>> BEGIN

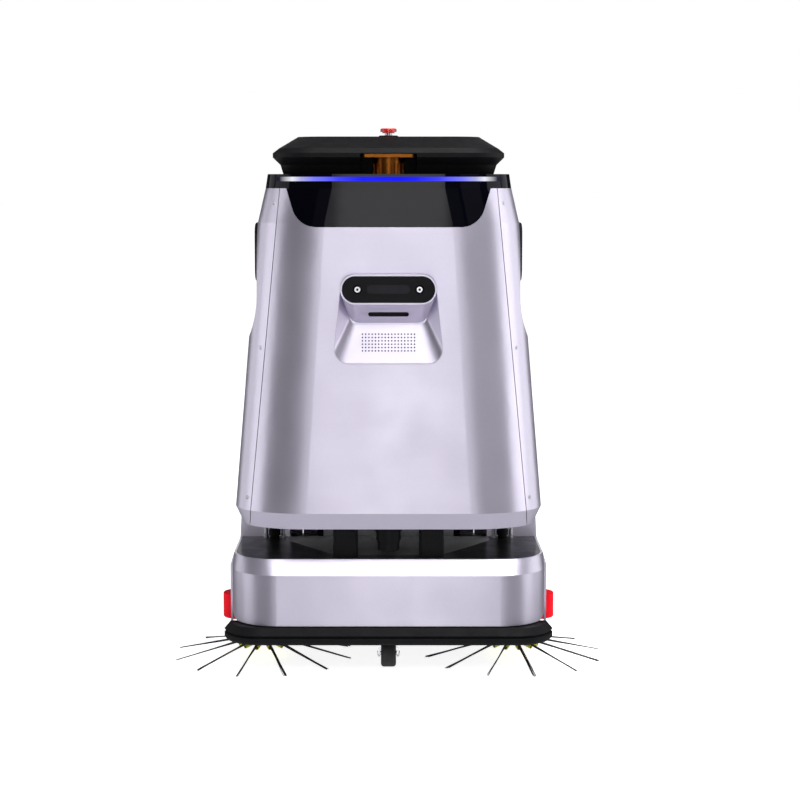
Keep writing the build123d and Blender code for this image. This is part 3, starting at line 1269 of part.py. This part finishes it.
def screen_block(grow, above):
    """Touch screen's block, let into the rear slope."""
    mid_y = (SLOPE_START_Y + HOOD_REAR - 26) / 2
    mid_z = HOOD_TOP_Z - (mid_y - SLOPE_START_Y) * tan(radians(14))
    block = Pos(0, 0, (above - SCREEN_T) / 2 + 1) * Box(
        SCREEN_W + 2 * grow, 130 + 2 * grow, SCREEN_T + above)
    return Pos(0, mid_y, mid_z) * Rot(-14, 0, 0) * block


def make_screen():
    screen = screen_block(0, 0)
    return fillet(screen.edges().filter_by(Axis.Z, tolerance=15), 6.0)


LIDAR_FLANGE_W = 97.0
LIDAR_RIBS = 24


def make_lidar():
    """Anodised scanner: ribbed barrel under a wide flange that bolts into the hood."""
    z0, z1 = RIM_TOP_Z, LIP_Z
    barrel = rod_z(LIDAR_R - 1.6, z0, z1, 0, LIDAR_Y)
    barrel += rod_z(LIDAR_R, z0 + 20, z1, 0, LIDAR_Y)
    for k in range(LIDAR_RIBS):
        rib = slab(-1.6, 1.6, LIDAR_R - 4, LIDAR_R, z0, z0 + 21)
        barrel += Pos(0, LIDAR_Y, 0) * Rot(0, 0, 360 / LIDAR_RIBS * k) * rib
    flange = slab(-LIDAR_FLANGE_W / 2, LIDAR_FLANGE_W / 2, HOOD_FRONT + 3, LIDAR_Y + 40, z1, z1 + 6)
    return barrel + fillet(flange.edges().filter_by(Axis.Z), 5.0)


BUTTON_NECK_R = 11.6


def make_e_stop_base():
    base = rod_z(E_STOP_R + 3, HOOD_TOP_Z - E_STOP_SEAT, HOOD_TOP_Z + 2.5, 0, E_STOP_Y)
    base = chamfer(base.faces().sort_by(Axis.Z)[-1].edges(), 1.2)
    base += rod_z(E_STOP_R - 3.6, HOOD_TOP_Z - 24, HOOD_TOP_Z + 1, 0, E_STOP_Y)
    return base - rod_z(STEM_R + RUNNING, HOOD_TOP_Z - 22, HOOD_TOP_Z + 4, 0, E_STOP_Y)


STEM_R = 7.0
E_STOP_TOP = HOOD_TOP_Z + 16.0


def make_e_stop_stem():
    """Plunger that slides in the base, with a spigot that the head turns on."""
    stem = rod_z(STEM_R, HOOD_TOP_Z - 16, HOOD_TOP_Z + 2.5 + E_STOP_TRAVEL, 0, E_STOP_Y)
    return stem + rod_z(4.0, HOOD_TOP_Z + 2, E_STOP_TOP - 4, 0, E_STOP_Y)


def make_e_stop_head():
    """Red mushroom head with three finger flats."""
    z0 = HOOD_TOP_Z + 2.5 + E_STOP_TRAVEL + 0.4
    neck = rod_z(BUTTON_NECK_R, z0, z0 + 4, 0, E_STOP_Y)
    cap = rod_z(E_STOP_R, z0 + 2.2, E_STOP_TOP, 0, E_STOP_Y)
    cap = fillet(cap.faces().sort_by(Axis.Z)[-1].edges(), 2.4)
    head = neck + cap
    return head - rod_z(4.0 + RUNNING, z0 - 1, E_STOP_TOP - 3.6, 0, E_STOP_Y)


POWER_R = 9.0
POWER_X, POWER_Y = 120.0, 60.0


def make_power_button():
    button = rod_z(POWER_R, HOOD_TOP_Z - 7, HOOD_TOP_Z + 2.2, POWER_X, POWER_Y)
    return chamfer(button.faces().sort_by(Axis.Z)[-1].edges(), 0.8)


# ---------------------------------------------------------------- write every node
LEFT_PHASE = 43.0
RIGHT_PHASE = 70.0


def placed(solid, side):
    return Pos(side * BRUSH_X, BRUSH_Y, 0) * solid


save(make_chassis(), "base_chassis")
save(make_base_shell(), "base_front_shell")
right_skirt = make_skirt()
save(right_skirt, "right_skirt")
save(mirrored(right_skirt), "left_skirt")
save(make_rear_cover(), "rear_lower_cover")
save(make_deck(), "deck_plate")
save(make_center_panel(), "deck_center_panel")
save_group(make_columns() + make_isolators(), "body_support_posts")
save_group(make_posts(), "standoff_posts")
save(make_low_lidar(), "low_lidar")

save(make_tower(), "tower_frame")
save(make_front_cover(), "front_cover")
right_cover = make_side_cover()
save(right_cover, "right_side_cover")
save(mirrored(right_cover), "left_side_cover")
save_group(make_cover_screws(), "cover_screws")
save(make_front_window(), "front_window")
save(make_sensor_housing(), "sensor_housing")
save(make_camera_bezel(), "camera_bezel")
save_group(make_lenses() + [make_camera_window()], "camera_optics")
right_pod = make_side_pod()
save(right_pod, "right_side_pod")
save(mirrored(right_pod), "left_side_pod")
save(make_rear_door(), "rear_door")
save_group(make_hinge(), "door_hinge")

save(make_rim(), "top_rim")
save(make_led(), "led_strip")
save(make_neck(), "hood_neck")
save(make_hood(), "hood_shell")
save(make_screen(), "touch_screen")
save(make_lidar(), "top_lidar")
save(make_e_stop_base(), "e_stop_base")
save(make_e_stop_stem(), "e_stop_stem")
save(make_e_stop_head(), "e_stop_head")
save(make_power_button(), "power_button")

save(make_bumper(), "front_bumper")
save(make_bumper_rail(), "bumper_rail")

for name, side, phase in (("left", -1, -LEFT_PHASE), ("right", 1, RIGHT_PHASE)):
    save(placed(make_brush_hub(phase), side), f"{name}_brush_hub")
    save_group([placed(tuft, side) for tuft in make_tufts(phase)], f"{name}_brush_tufts")
save_group(make_brush_motors(), "side_brush_motors")

save(make_caster_fork(), "caster_fork")
save(make_caster_wheel(), "caster_wheel")
tyre, hub = make_tyre(), make_wheel_hub()
save(tyre, "right_drive_tyre")
save(mirrored(tyre), "left_drive_tyre")
save(hub, "right_drive_hub")
save(mirrored(hub), "left_drive_hub")
save_group(make_drive_motors(), "drive_motors")

guide_roller = make_guide_roller()
save(guide_roller, "right_guide_roller")
save(mirrored(guide_roller), "left_guide_roller")

save(make_roller_housing(), "roller_housing")
save(make_roller(), "scrub_roller")
save(make_squeegee_frame(), "squeegee_frame")
save_group(make_blades(), "squeegee_blades")

save(make_bin(), "waste_bin")
save_group(make_battery(), "battery")
save(make_clean_tank(), "clean_water_tank")
save(make_recovery_tank(), "recovery_tank")
save(make_fan(), "suction_fan")
save(make_controller(), "controller")
save_group(make_contacts(), "charging_contacts")
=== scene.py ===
"""Looks of the floor-cleaning robot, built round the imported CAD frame. Metres, front towards -Y."""

import json
import math
import random

import bmesh
import bpy
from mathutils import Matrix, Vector


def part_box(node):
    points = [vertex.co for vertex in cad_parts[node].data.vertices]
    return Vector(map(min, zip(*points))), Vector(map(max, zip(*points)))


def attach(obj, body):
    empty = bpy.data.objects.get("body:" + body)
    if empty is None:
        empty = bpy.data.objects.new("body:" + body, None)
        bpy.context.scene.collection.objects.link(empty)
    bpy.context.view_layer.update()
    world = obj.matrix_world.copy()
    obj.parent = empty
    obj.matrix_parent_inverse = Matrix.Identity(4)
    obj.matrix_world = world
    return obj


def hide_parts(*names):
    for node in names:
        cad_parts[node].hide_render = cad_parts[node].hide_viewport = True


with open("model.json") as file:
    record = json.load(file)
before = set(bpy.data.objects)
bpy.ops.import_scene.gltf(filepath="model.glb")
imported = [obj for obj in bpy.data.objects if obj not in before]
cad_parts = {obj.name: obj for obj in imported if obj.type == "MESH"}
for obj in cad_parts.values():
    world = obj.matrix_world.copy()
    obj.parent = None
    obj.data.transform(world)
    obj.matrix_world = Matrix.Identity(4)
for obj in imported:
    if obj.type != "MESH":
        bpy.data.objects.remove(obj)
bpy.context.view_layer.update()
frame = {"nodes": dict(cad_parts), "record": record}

NODES = frame["nodes"]
SCENE = bpy.context.scene

# ---------------------------------------------------------------- camera

CAMERA_AT = (0.0, -3.613, 0.917)
CAMERA_PITCH = math.radians(7.0)  # below the horizon
SENSOR = 36.0
LENS = 81.0
SHIFT = 0.0144


def make_camera():
    data = bpy.data.cameras.new("camera")
    data.sensor_width, data.lens, data.shift_x = SENSOR, LENS, SHIFT
    data.clip_start, data.clip_end = 0.05, 60.0
    camera = bpy.data.objects.new("camera", data)
    camera.location = CAMERA_AT
    camera.rotation_euler = (math.pi / 2 - CAMERA_PITCH, 0.0, 0.0)
    SCENE.collection.objects.link(camera)
    SCENE.camera = camera


# ---------------------------------------------------------------- materials

MATERIALS = {}


class Paint:
    """A node tree with short calls for the nodes that the finishes share."""

    def __init__(self, name):
        self.material = bpy.data.materials.new(name)
        self.material.use_nodes = True
        self.tree = self.material.node_tree
        self.shader = self.tree.nodes["Principled BSDF"]
        coords = self.tree.nodes.new("ShaderNodeTexCoord")
        self.place = coords.outputs["Object"]
        MATERIALS[name] = self.material

    def link(self, a, b):
        self.tree.links.new(a, b)

    def set(self, **values):
        for key, value in values.items():
            self.shader.inputs[key.replace("_", " ")].default_value = value

    def noise(self, scale, detail=2.0, rough=0.5, stretch=None):
        node = self.tree.nodes.new("ShaderNodeTexNoise")
        node.inputs["Scale"].default_value = scale
        node.inputs["Detail"].default_value = detail
        node.inputs["Roughness"].default_value = rough
        self.link(self.stretched(stretch) if stretch else self.place, node.inputs["Vector"])
        return node.outputs["Fac"]

    def stretched(self, scale):
        node = self.tree.nodes.new("ShaderNodeMapping")
        node.inputs["Scale"].default_value = scale
        self.link(self.place, node.inputs["Vector"])
        return node.outputs["Vector"]

    def axis(self, name):
        node = self.tree.nodes.new("ShaderNodeSeparateXYZ")
        self.link(self.place, node.inputs["Vector"])
        return node.outputs[name]

    def cells(self, scale):
        node = self.tree.nodes.new("ShaderNodeTexVoronoi")
        node.inputs["Scale"].default_value = scale
        self.link(self.place, node.inputs["Vector"])
        return node.outputs["Color"]

    def ramp(self, fac, *stops):
        node = self.tree.nodes.new("ShaderNodeValToRGB")
        ramp = node.color_ramp
        while len(ramp.elements) < len(stops):
            ramp.elements.new(0.5)
        for element, (at, colour) in zip(ramp.elements, stops):
            element.position = at
            element.color = (*colour, 1.0)
        self.link(fac, node.inputs["Fac"])
        return node.outputs["Color"]

    def span(self, fac, low, high, start=0.3, stop=0.7):
        node = self.tree.nodes.new("ShaderNodeMapRange")
        node.inputs["From Min"].default_value = start
        node.inputs["From Max"].default_value = stop
        node.inputs["To Min"].default_value = low
        node.inputs["To Max"].default_value = high
        self.link(fac, node.inputs["Value"])
        return node.outputs["Result"]

    def bump(self, height, depth):
        node = self.tree.nodes.new("ShaderNodeBump")
        node.inputs["Distance"].default_value = depth
        self.link(height, node.inputs["Height"])
        self.link(node.outputs["Normal"], self.shader.inputs["Normal"])

    def colour(self, socket):
        self.link(socket, self.shader.inputs["Base Color"])

    def rough(self, socket):
        self.link(socket, self.shader.inputs["Roughness"])


def shade(colour, factor):
    return tuple(min(1.0, c * factor) for c in colour)


def moulded(name, colour, rough=0.45, grain=1400.0, depth=0.00006, spread=0.12, patch=9.0, **more):
    """Moulded plastic or rubber: fine grain, slightly uneven tone and roughness."""
    p = Paint(name)
    dark, light = shade(colour, 1 - spread), shade(colour, 1 + spread)
    p.colour(p.ramp(p.noise(patch, 4.0), (0.3, dark), (0.7, light)))
    p.rough(p.span(p.noise(patch * 4, 3.0), rough - 0.05, rough + 0.07))
    p.bump(p.noise(grain, 2.0), depth)
    p.set(**more)
    return p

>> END

#### Stated goal:
Return exactly the opening lines of the listing above, ending with the line that has "return head - rod_z(4.0".

#### Written solution:
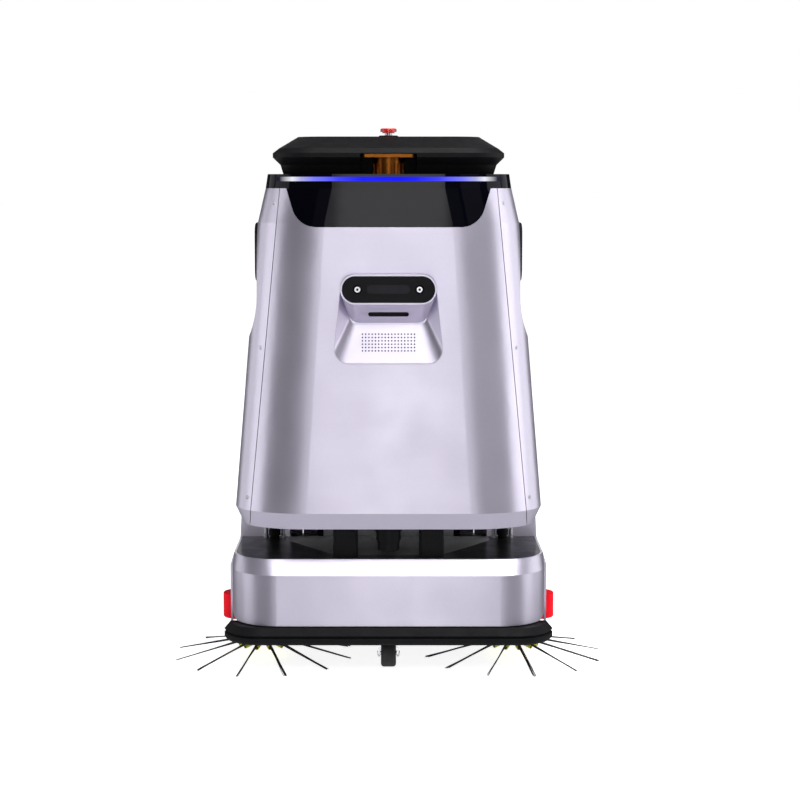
Keep writing the build123d and Blender code for this image. This is part 3, starting at line 1269 of part.py. This part finishes it.
def screen_block(grow, above):
    """Touch screen's block, let into the rear slope."""
    mid_y = (SLOPE_START_Y + HOOD_REAR - 26) / 2
    mid_z = HOOD_TOP_Z - (mid_y - SLOPE_START_Y) * tan(radians(14))
    block = Pos(0, 0, (above - SCREEN_T) / 2 + 1) * Box(
        SCREEN_W + 2 * grow, 130 + 2 * grow, SCREEN_T + above)
    return Pos(0, mid_y, mid_z) * Rot(-14, 0, 0) * block


def make_screen():
    screen = screen_block(0, 0)
    return fillet(screen.edges().filter_by(Axis.Z, tolerance=15), 6.0)


LIDAR_FLANGE_W = 97.0
LIDAR_RIBS = 24


def make_lidar():
    """Anodised scanner: ribbed barrel under a wide flange that bolts into the hood."""
    z0, z1 = RIM_TOP_Z, LIP_Z
    barrel = rod_z(LIDAR_R - 1.6, z0, z1, 0, LIDAR_Y)
    barrel += rod_z(LIDAR_R, z0 + 20, z1, 0, LIDAR_Y)
    for k in range(LIDAR_RIBS):
        rib = slab(-1.6, 1.6, LIDAR_R - 4, LIDAR_R, z0, z0 + 21)
        barrel += Pos(0, LIDAR_Y, 0) * Rot(0, 0, 360 / LIDAR_RIBS * k) * rib
    flange = slab(-LIDAR_FLANGE_W / 2, LIDAR_FLANGE_W / 2, HOOD_FRONT + 3, LIDAR_Y + 40, z1, z1 + 6)
    return barrel + fillet(flange.edges().filter_by(Axis.Z), 5.0)


BUTTON_NECK_R = 11.6


def make_e_stop_base():
    base = rod_z(E_STOP_R + 3, HOOD_TOP_Z - E_STOP_SEAT, HOOD_TOP_Z + 2.5, 0, E_STOP_Y)
    base = chamfer(base.faces().sort_by(Axis.Z)[-1].edges(), 1.2)
    base += rod_z(E_STOP_R - 3.6, HOOD_TOP_Z - 24, HOOD_TOP_Z + 1, 0, E_STOP_Y)
    return base - rod_z(STEM_R + RUNNING, HOOD_TOP_Z - 22, HOOD_TOP_Z + 4, 0, E_STOP_Y)


STEM_R = 7.0
E_STOP_TOP = HOOD_TOP_Z + 16.0


def make_e_stop_stem():
    """Plunger that slides in the base, with a spigot that the head turns on."""
    stem = rod_z(STEM_R, HOOD_TOP_Z - 16, HOOD_TOP_Z + 2.5 + E_STOP_TRAVEL, 0, E_STOP_Y)
    return stem + rod_z(4.0, HOOD_TOP_Z + 2, E_STOP_TOP - 4, 0, E_STOP_Y)


def make_e_stop_head():
    """Red mushroom head with three finger flats."""
    z0 = HOOD_TOP_Z + 2.5 + E_STOP_TRAVEL + 0.4
    neck = rod_z(BUTTON_NECK_R, z0, z0 + 4, 0, E_STOP_Y)
    cap = rod_z(E_STOP_R, z0 + 2.2, E_STOP_TOP, 0, E_STOP_Y)
    cap = fillet(cap.faces().sort_by(Axis.Z)[-1].edges(), 2.4)
    head = neck + cap
    return head - rod_z(4.0 + RUNNING, z0 - 1, E_STOP_TOP - 3.6, 0, E_STOP_Y)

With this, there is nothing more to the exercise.